Préface

— May

Mai 2012 : au moment où nous achevons ce numéro, des images du mouvement des étudiants de Montréal se substituent à celles d’Occupy Wall Street, qui peine à survivre, délogé de ses bases géographiques symboliques, et à celles des révolutions arabes, privées de leur élan de liberté initial. Quelques mois auparavant, nous étions encore absorbés par les séances de human mic. de Zuccotti Park et par les diaporamas d’images stéréotypées des révolutions arabes qui circulaient sur Internet et qu’une musique lyrique accompagnait, se répétant d’un pays à l’autre au point de se confondre. Tout prenait, semble-t-il, un autre sens : ce qui se nommait « art politique » (et ses dérivés) auparavant était tout autrement interprété dans ce contexte où chacun s’engageait plus ou moins consciemment dans de nouveaux dispositifs de communication, expérimentant de nouvelles organisations, de nouveaux langages, et de nouvelles formes.

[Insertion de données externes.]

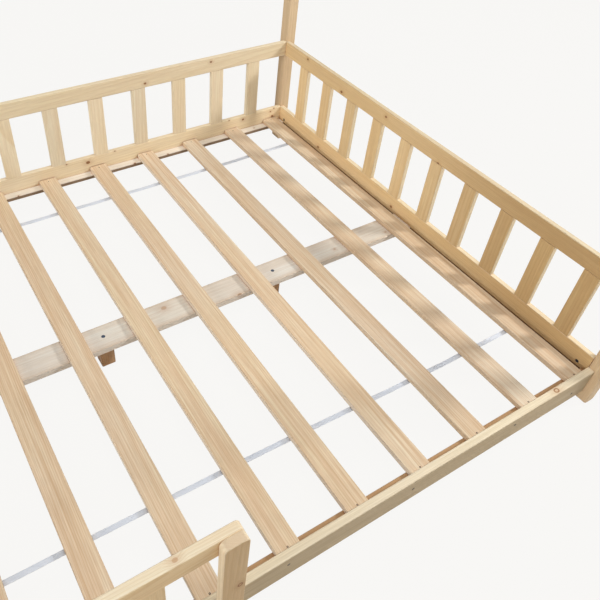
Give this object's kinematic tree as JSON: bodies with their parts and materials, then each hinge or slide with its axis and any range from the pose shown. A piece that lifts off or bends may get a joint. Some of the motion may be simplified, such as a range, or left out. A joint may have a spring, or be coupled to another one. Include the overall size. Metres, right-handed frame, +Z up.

Ce numéro de May s’intéresse en premier lieu aux dispositifs visuels et performatifs mis en place au cours de ces différents mouvements de contestation, corrélés d’une part à l’utilisation originale de nouvelles technologies de communication rendues accessibles à une majorité de la population (images et clips enregistrés sur des smartphones, utilisations de réseaux sociaux sur Internet, etc.) et d’autre part, aux moyens plus traditionnels d’organisation politique et de manifestations (tracts, pancartes, etc.) Cependant, notre propos n’est pas seulement de relever, comme d’autres médias l’ont fait, l’émergence de ces pratiques dans l’espace public, mais aussi d’interroger ces stratégies en terme de langage, en les mettant en regard d’autres expériences historiques, ainsi qu’en observant certaines formes de contestation à l’aide de documents et de récits plus subjectifs.

Les langages mêmes de ces révoltes récentes sont inédits dans la manière dont ils s’inscrivent dans des réseaux de communication sociaux, certains alternatifs, d’autres partie prenante d’une économie néocapitaliste dont l’« ouverture » est ici détournée, et dans la manière de produire des dispositifs visuels susceptibles de rendre compte de leur démarche, de la propager et de la prolonger, allant dans un même élan jusqu’à écrire une histoire du présent sur le vif. Ils le sont également dans leur implacable référence aux défenses des libertés sur Internet, lutte exemplaire que l’on retrouve au cœur du mouvement Anonymous dont les membres sont intervenus plus ou moins directement dans les différents mouvements évoqués. Leurs stratégies se fondent sur la disparition de la figure de l’auteur et de celle du héros pour laisser place à des formes de luttes décentralisées, souples et insaisissables. Les formes de la contestation se déplacent ici sur les champs de bataille de l’information, des références et du langage, défient les modèles établis de la rhétorique et du politique, ainsi que celle de leur circulation. Venues de l’autre côté de l’Atlantique et de la Méditerranée, ces formes et leur contestation s’adressent aussi à nous.